St. John’s Culture Change
St. John’s recent hirings of athletic director Mike Cragg and head coach Mike Anderson has brought about a culture change among St. John’s alumni. When Cuffe Sr., spoke about the shift in culture, he claimed, “It has been about family. They are trying to get the guys (former players) back together more than the staff did in the past. I believe former staff wanted to make it happen, but for some reason, it didn’t happen as much. Coach Anderson, he’s making it a priority. He’s getting guys from the past mixed with guys in the present to make it more homey. It’s also part of Mike Cragg bringing that Duke like atmosphere with the past and present. Bringing everyone together is something that coach Jarvis started to do while he was there, but it fell off a bit once he was gone.”
Cuffe Sr. claimed while talking among former alumni that he played with the culture was something that was missing. St. John’s is home to them, and they’ve had so many coaching changes over the years that they haven’t had the connection between alumni and current players as other teams do like Duke and North Carolina. They have had a coach for multiple years and built a culture, according to Cuffe Sr.
Mike Anderson’s family values and toughness is something that Cuffe Sr. believes St. John’s has been missing. He believes Anderson will be the coach of St. John’s for a long time.
Life as a Proud Father
Cuffe Sr. is now in the process of completing his master’s degree in sports management at St. John’s. He is also a big family man, his son Kyle Cuffe Jr. is a rising player in the high school ranks.

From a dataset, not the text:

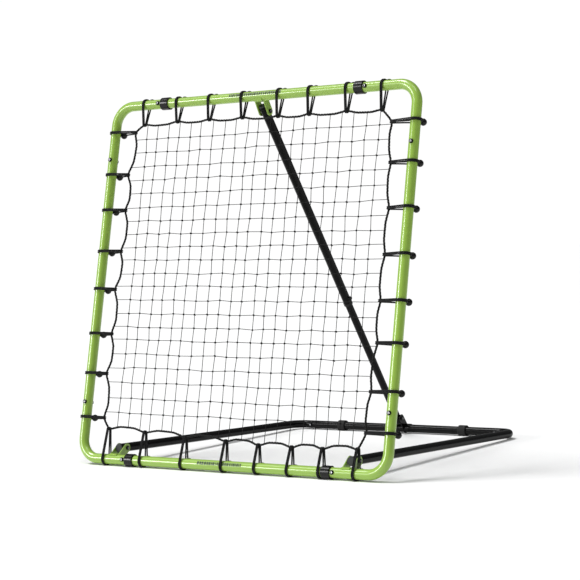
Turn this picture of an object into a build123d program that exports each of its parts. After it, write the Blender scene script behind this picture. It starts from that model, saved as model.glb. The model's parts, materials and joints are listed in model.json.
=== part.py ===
"""Pitch back rebounder: a leaning square tube frame with a sprung net, on a tube base.

Lengths are in millimetres. +X is to the right for someone facing the net, +Y is away
from them and +Z is up. The origin is on the floor, under the middle of the object.
"""
from math import acos, atan2, cos, degrees, hypot, radians, sin, tan
import os

from build123d import *

os.makedirs("parts", exist_ok=True)

# ---- Net frame -------------------------------------------------------------
frame_size = 1200.0        # outside width and height of the square frame
frame_tube = 32.0          # outside diameter of its tube
frame_wall = 1.5
frame_bend = 64.0          # centre-line radius of the rounded corners
frame_lean = 12.5          # degrees that the frame leans back
joint_reach = 181.0        # from a corner's centre to the bolt of each tube joint
seam_reach = 25.0          # from that bolt to the seam between the two tubes
spigot_length = 52.0       # narrowed tube end inside the corner tube
spigot_gap = 0.1           # radial gap round the spigot

# ---- Sleeves over the top and bottom seams ---------------------------------
sleeve_length = 32.0
sleeve_wall = 4.5
sleeve_edge = 1.5

# ---- Base ------------------------------------------------------------------
base_tube = 28.0
base_wall = 1.5
base_width = 893.0         # between the centre lines of the two arms
base_depth = 1028.0        # from the bottom tube's centre line to the rear tube's
base_bend = 50.0
rear_joint_reach = 66.0
rear_spigot_length = 40.0
foot_wall = 5.0            # rubber foot rings on the rear tube
foot_length = 30.0
foot_spacing = 498.0
foot_sole_cut = 1.5        # how much of each ring is cut off flat underneath

# ---- Brackets and pivots ---------------------------------------------------
pivot_back = 36.0          # pivot centre behind the tube's centre line
pivot_inward = 41.0        # and towards the middle of the frame
ear_round = 14.0
ear_root = 13.0
ear_thick = 3.0
ear_side_gap = 1.0         # between a tube and each ear
bush_side_gap = 0.3        # between a bush's end and each ear
bush_size = 12.0
running_gap = 0.05         # radial, pivot bolt in its bush
pivot_overrun = 20.0       # tube past its pivot
cap_thick = 2.5
cap_depth = 8.0
cap_plug_wall = 2.25       # wall of the plug inside the tube

# ---- Strut -----------------------------------------------------------------
strut_size = 28.0
strut_wall = 1.2
strut_slide_gap = 0.3      # radial gap between the two strut tubes
strut_upper_length = 772.0 # from the top pivot to the lower end of the upper tube
strut_overlap = 250.0
strut_foot_rise = 46.0     # foot pivot above the rear tube's centre, along the strut
strut_foot_overrun = 16.0
strut_foot_hole = 16.0     # wide hole: the foot pivot's play
strut_cap_depth = 5.0
saddle_length = 76.0
saddle_wall = 2.5
ring_length = 10.0         # plastic ring on the upper tube's lower end
ring_wall = 1.4
ring_lip = 2.0
clamp_rise = 24.0          # clamp screw above the upper tube's lower end
clamp_boss = 13.0
clamp_boss_height = 3.0

# ---- Bolts -----------------------------------------------------------------
bolt_size = 8.0
bolt_hole_gap = 0.1        # radial
head_size = 14.0
head_height = 4.5
nut_flats = 13.0
nut_height = 6.0
bolt_tail = 2.0
head_taper = 40.0          # degrees that the dome of a bolt head slopes in
clamp_size = 6.0
clamp_head = 12.0
clamp_sink = 1.0           # how far its shank reaches into its head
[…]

Kyle Jr. is only a sophomore but is already receiving Division 1 offers. He has offers from St. John’s, University of Connecticut, Seton Hall, Iona, Stony Brook, Holy Cross, and Hofstra. While he hasn’t received an offer, Creighton has shown interest in him.
When asked what kind of advice he gives his son, Cuffe Sr. responded, “To enjoy the moment. It is an exciting time for him. He wasn’t on the map, and for him, this year to be on the map, my wife and I try to keep him grounded and let him know when you are resting others are working.”
Cuffe Sr. wants what is best for his son and knows that he will receive more offers, but wants him to see that he needs to pick the “right fit” for himself.
“It comes down to multiple layers. Who is coaching? What players are there? How does the university value the coach? Does that school allow players to come back after they graduate? These are different scenarios that we are trying to let our son know about that are important.”
While Kyle Sr. was a forward/center, Kyle Jr. is a guard. When asked what qualities he sees in his son that he had, Cuffe Sr. replied, “Toughness and competitiveness. Kyle is not someone that is going to back down from things. I have to give credit to his mom because that is something he got from her. He’s got that drive and heart that a coach is going to love.”
Kyle Cuffe Jr. has an advantage in terms of the media and all the hype that surrounds him, his father. While his father was a professional athlete that has played on the big stage, he can give guidance to his son and teach him lessons because he’s been there.
Kyle Jr. still has time to decide where he will attend college, but his father fully supports him wherever he chooses to go. “It is different deciding where to go now than twenty years ago—just having access to the internet. He’s a home kid, but he’s been at boarding school for some time now, so he’s open to experiences anywhere.”
This season, Cuffe Sr. was at a few St. John’s games and was impressed with this year’s team. “They are gritty and don’t have a lot of big names, but they fight hard.” He even took Kyle Jr. to a game this season.
For St. John’s, it is great to see alumni in the stands and a renewed culture that includes Cuffe Sr. who wants to be there for the program he gave everything too. While his son is two years away from making a college decision, Cuffe Sr. will continue to be his biggest fan and proud father.